Five Tips for Applying to Law School... Next Year

February is a fascinating month to work with law school admissions consulting clients, because half are scrambling to find their way off the waitlist and decide which program to attend, while the other half are already planning for next year. It is a great reminder that, for some people, the idea of law school isn’t a major practical decision staring them in the face, but rather an esoteric concept that seems an eternity away. It also a reminder that many of our clients still control most of the factors that will ultimately impact their law school opportunities.

Therefore, we are focusing on are the five things that people should be doing if they plan to apply to law school next year:

1. Plan around the LSAT. More than any other standardized test, the LSAT is a major influence on your admissions prospects. Part of the reason for this is that the LSAT actually does test a lot of the key critical thinking, reading, and reasoning skills that will have a huge impact on your level of success in the classroom, so law schools put a great deal of emphasis on the resulting test scores. Therefore, ensure that you make the proper investment in your preparation. You may or may not decide to pay for a course (or even just for help with logic games), but you should plan on doing as many practice tests as possible and spending the time necessary to become completely comfortable with the exam. This sounds obvious, but you would be surprised how often people procrastinate in their LSAT preparation … especially when there is “an entire year” to get it done.

2. Mitigate a weakness. The name of the admissions game is to try to read your own profile (GPA, LSAT, resume, etc.) the way an admissions officer would and then use your personal statement to answer their big questions. In short, you have to write away your weaknesses. In a perfect world, there aren’t weaknesses to write away, so you can focus simply on drafting an amazing personal statement. Therefore, one thing you should absolutely do in the next year is identify your biggest weaknesses (this is where consulting or some other form of advising is extremely helpful) and then go out and conquer them. If you have some issues with focus and discipline due to a spotty GPA, take a job that requires great maturity. Even better, take some challenges courses and knock them out of the park. If your motivation as a law school applicant seems questionable, seek out an internship somewhere within the legal space. Rather than merely chasing the “best” job or the most “unique” experience, see if there is something more valuable you can do with your time that will round you out as an applicant.

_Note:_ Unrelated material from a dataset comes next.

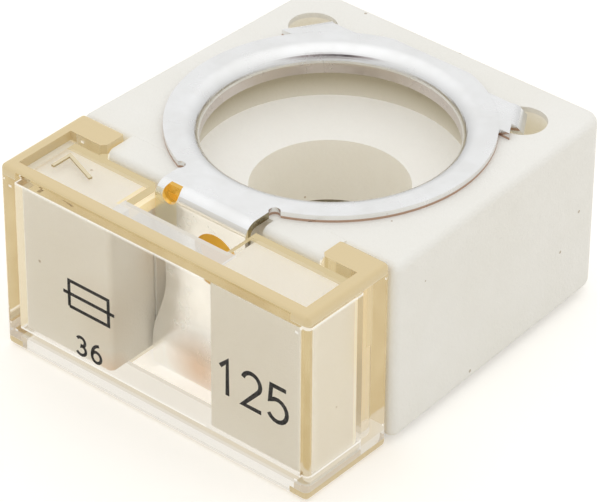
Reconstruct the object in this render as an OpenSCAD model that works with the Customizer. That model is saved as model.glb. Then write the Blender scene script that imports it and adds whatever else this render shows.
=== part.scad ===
// Square block fuse for a stud: a ceramic block, a folded contact element and a clear front cover.
// The stud axis is Z, the origin is on it at half height, and the cover faces -Y. Millimetres.

/* [Stack] */
// Height between the two contact faces
contact_h = 11.4; // [10:0.1:14]
// Thickness of the contact sheet
sheet_t = 0.4; // [0.3:0.05:0.6]
// Clearance between pieces that slip together
fit_gap = 0.1; // [0.05:0.05:0.2]

/* [Stud bore] */
// Diameter of the bore that the stud passes through
bore_d = 8.5; // [6:0.1:10]
// Depth from the block's top face to the bore's upper rim
ledge_top_depth = 3.6; // [2.4:0.1:4.2]
// Depth from the block's bottom face to the bore's lower rim
ledge_bottom_depth = 3.2; // [2.4:0.1:4.2]
// Height by which each ledge rises from the bore to the counterbore's wall
ledge_rise = 0.9; // [0.3:0.1:1.2]

/* [Ceramic block] */
// Width of the block beside the cover
block_w = 21; // [20.6:0.1:24]
// Distance by which each side of the block has come in at its rear face
block_taper = 0.6; // [0:0.05:1]
// Distance from the contact ring's round edge to the rear face
rear_margin = 1.6; // [1:0.1:3]
// Distance from the counterbores' wall to the shoulders behind the cover
shoulder_wall = 0.25; // [0.1:0.05:1]
// Radius of the rear upright corners
corner_r = 1; // [0.6:0.1:2]
// Radius of the block's moulded edges
edge_r = 0.45; // [0.2:0.05:0.55]
// Thickness of the web between the channel and the counterbore
web_t = 1.05; // [0.7:0.05:1.5]
// Diameter of the hole near each rear corner
ear_hole_d = 2.66; // [2.3:0.02:3]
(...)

3. Secure your letters of recommendation. It seems like it would be easy to zip over to the office of your favorite college professors and ask them for a quick turnaround on a great letter of recommendation. It’s not. Instead of letting time lapse, go to them now and start the recommendation process. Ask them for their advice on whether you should apply to law school and perhaps which schools. Start outlining a timeline for the process, whereby you will supply them with updates, bullet points about your future application story, and other items that will help them write a great letter.

4. Read. Many people will tell you to avoid studying or anything resembling law school life, since you will be doing so much of it once you get to school. Nonsense! You don’t have to read books about Civil Procedure or Tort restatements, but you should always be reading. It will help you with the LSAT and it will certainly help you hit the ground running once you arrive on campus. Don’t let your mental muscles atrophy.

5. Visit Campus. A common misconception in the law school universe is that rankings are everything and there is no need to worry about “feel” at the various programs. This is false. That said, it can be difficult to tell schools apart based on their online descriptions. The classes, the clinics, the on campus recruitment, the journals … it definitely bleeds together. And few programs have a flagship designation like “Law and Econ” (University of Chicago). Therefore, the best way to tease out which schools are the best fit is to go visit them. You will get an idea for where they are located, how people interact, and even the “types” of students that attend. Not only that, but you may have the good fortune of meeting with admissions reps or professors on your visits and making a lasting impression.

In short, make use of the next year in ways that will aid both your candidacy and your level of preparation so that you can make the experience as meaningful as possible. If you are willing to spend countless hours applying, three years and six figures attending, and then a career practicing law, you should be willing to spend the next year preparing for those things.

If not … well, that’s another post entirely!